We can't hunt down bin Laden, but we can hunt down Willie Nelson.

What kind of a complete dork would actually think a government ad was more relevant than their peers? One without peers I assume, and at zero risk of ever coming into contact with drugs... much less friends willing to share them.

My god- I'd rather have a kid on drugs than one dumb enough to buy those ridiculous comercials.

Of course, the ads are not for the kids. They're for the parents. They display a concerned administration which is "doing something." The purpose is not so much to diminish drug use as to gain confidence -- and votes.

The report Westat produced cost the government $42.7 million.

So the taxpayers get ripped off coming AND going. No wonder the War on Drugs and the Sick Old Noncombattants Who Use Them is so hard to stop -- too many people have too many opportunities to profit from it.

(Have you tried getting Federal money for this blog post?)

Grin, it even gets better of you compare the statistics between the so-liberal-that-everybody-should-be-stoned Netherlands with the US, the former has actually a lower number of drug users, drug addicts, drug crimes, or whatever....

Ditto what Skip Evans said. Sensible anti-drug messages do have the intended effect, but nonsense of the ONDCP sort only proves that the adults have absolutely no clue what they're talking about. All it takes is one kid who's already tried pot saying, "No way, dude, pot won't make you THAT stupid," and whatever illusion the ads managed to create is blown away by a more credible source.

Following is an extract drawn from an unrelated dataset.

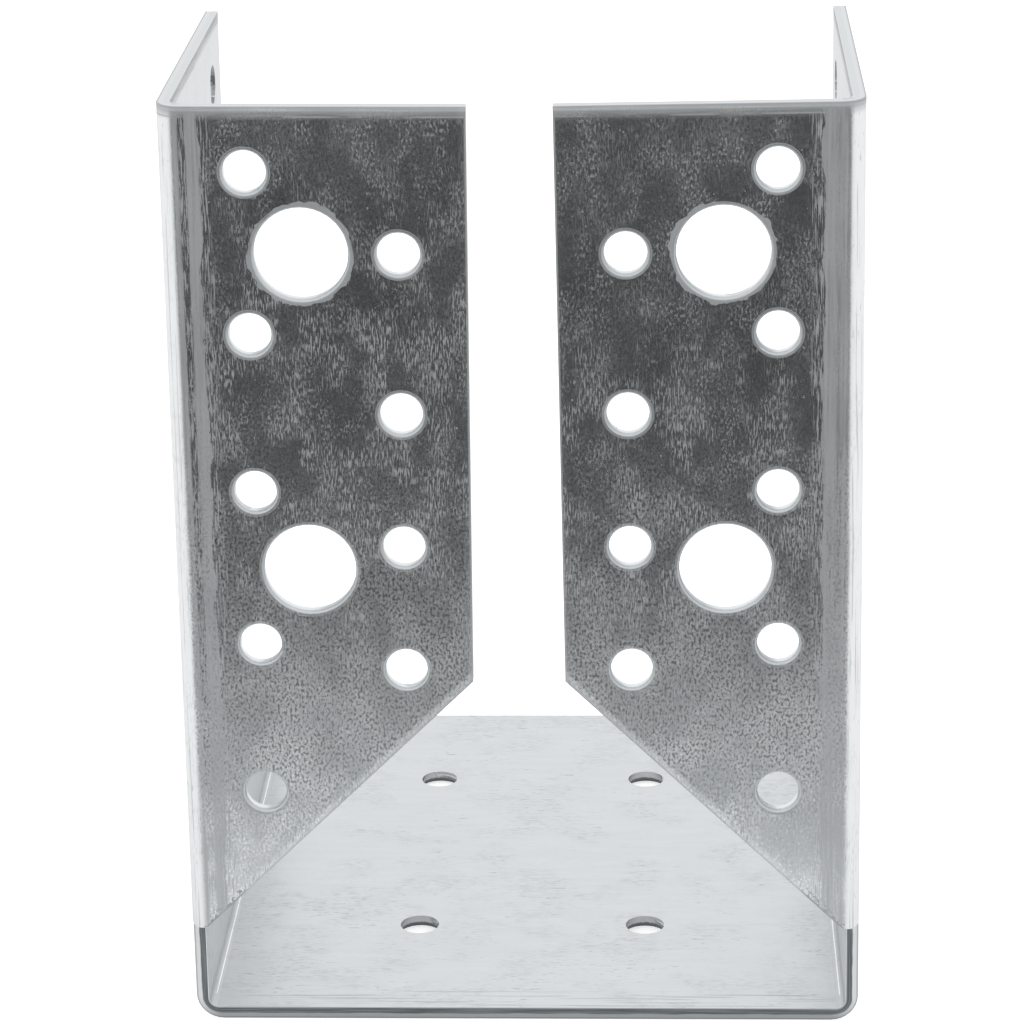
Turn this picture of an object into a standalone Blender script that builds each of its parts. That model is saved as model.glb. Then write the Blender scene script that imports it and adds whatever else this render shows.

Been there, done that, learned my lessons, learned that the adults haven't learned shit...

The government probably spent more money on that anti-drug campaign than has been lost due to "lost productivity" from smoking marijuana. That being said, I find it hard to believe that anti-drug ads materially increased drug use too. You can find a statistically significant effect with a large enough sample size even when the *magnitude* of that effect is small.